In Australia, The ACCC, after researching Lyoness for a while, instituted proceedings against Lyoness International AG, Lyoness Asia Limited, Lyoness UK Limited and Lyoness Australia Pty Limited (together ‘Lyoness’) for operating a pyramid selling scheme and engaging in referral selling. The ACCC alleges that Lyoness has operated the scheme in Australia from mid-2011 and that it continues to operate the scheme. The scheme offers ‘cash back’ rebates to members who shop through a Lyoness portal, use Lyoness vouchers or present their Lyoness card at certain retailers. Whilst cash back offers themselves are not prohibited by the Australian Consumer Law, the ACCC alleges that the Lyoness scheme also offers commissions to members who recruit new members who make a down payment on future shopping. The ACCC is seeking declarations, pecuniary penalties, injunctions, an order requiring the Lyoness website to link to the case report and costs. As Lyoness International AG, Lyoness Asia Limited and Lyoness UK Limited are located overseas, the ACCC will be making arrangements for service on those entities. The case is before Justice Flick of the Federal Court in Sydney. Lyoness have submitted their defence in October 2014, and the next hearing will be in February 2015. Australian victims claim to have lost thousands of dollars each to Lyoness. The trial has ended and the judgment was reserved. In Greece, an arrest warrant was issued in August 2015 against the Austrian directors of Lyoness Greece. On the 10th of August 2015 the Prosecutor of Thessaloniki Court of First Instance issued an arrest warrant against Herbert Teissel and his wife Anna Teissel, alleged directors of Lyoness Greece, for attempted fraud. Lyoness vehemently denies all allegations.

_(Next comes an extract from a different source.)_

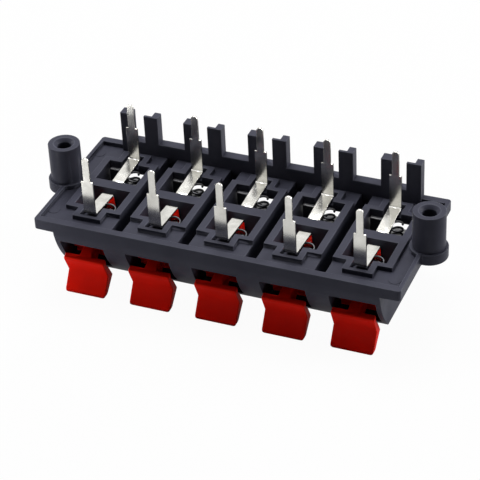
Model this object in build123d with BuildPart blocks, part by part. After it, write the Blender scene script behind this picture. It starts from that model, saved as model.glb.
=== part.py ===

In January 2019, Italy’s Competition Authority (AGCM) ruled that the Lyoness cashback formula, which promises a percentage refund of the money spent by consumers shopping at the company’s affiliated retailers, is an unfair and deceptive commercial practice that constitutes a pyramid scheme according to the Italian Consumer Code, and imposed a penalty of €3,200,000 against the company.

==Television==
On November 30, 2011, Dragons’ Den Canada aired an episode featuring the pitch of the Lyoness ‘Premium Member’ Andy Nyakas from Brampton, Ontario, asking the ‘Dragons’ to jointly invest CDN$175,000 to acquire Lyoness ‘business packages’ through him. None of the Dragons were willing to invest. Instead, they ridiculed him and his business idea, suggesting that it's 'distasteful', and 'a pyramid scheme’. Robert Herjavec also advised Nyakas, who borrowed against his house to acquire Lyoness positions, not to invest any more money in the Lyoness system.

Another television show that has reported on Lyoness is the Austrian public television program ORF Report. This programme aired episodes under the names ‘Lyoness - The money machine’ (November 13, 2012), 'Shopping Community Lyoness' (November27th, 2013) and ‘The man behind Lyoness’ (April 24, 2013), interviewing experts and former participants, which both say that Lyoness operates a pyramid scheme behind the façade of a ‘shopping community’. The latter episode also features hidden camera footage of Hubert Freidl telling his followers that spreading ‘Cashback Cards’ is irrelevant – ‘it is all about the positions, positions, positions, positions’.

==Income==
From a Lyoness income disclosure statement can be derived that the average Lyoness member in the United States receives a gross annual commission of approximately $275, or $23 per month. The monthly median commission value of $0.38 indicates that the vast majority of the members receives a lower commission than the 23 dollar monthly average.

Additionally, the document states that 46% of the Lyoness members makes $0 in commission and that the average annual expenditures, not taken into account when calculating the average commission, are $1,294. Similar figures have been reported in 2013, and in Canada.

== Internet ==
On the Internet, various websites and blogs from all over the world have focused critical attention on Lyoness, accusing the company of illegal business practices (mainly of running pyramid and Ponzi schemes) and questioning the alleged partnerships between Lyoness and several multinational corporations, as well as the validity and relevance of the certificates granted to the Lyoness shopping community. In April 2013, it was reported that former (Austrian) participants of Lyoness had organised themselves and founded an organisation and website called Plattform Lyoness. Not much later, an international equivalent was established under the name Lyoness Complaint Centre.

In the beginning of June 2013, it was reported that Lyoness filed legal complaints against the founders of Plattform Lyoness. The founders were forced to remove legal documents concerning Lyoness from their website. Plattform Lyoness has reported that a preliminary injunction in a subsequent court case forced Plattform Lyoness to change its domain name from www.plattform-lyoness.at to www.lyoness-geschaedigte-plattform.at, as the court found that domain names linking to negative content about Lyoness should carry a distinctive term to indicate that the domain is not hosted by Lyoness itself. Plattform Lyoness solved this by adding the term 'geschaedigte', which is the German word for 'victims'. Lyoness' other demands were not granted by the court.

In August 2015, two former employees were acquitted in Austria on charges of fraud and money laundering.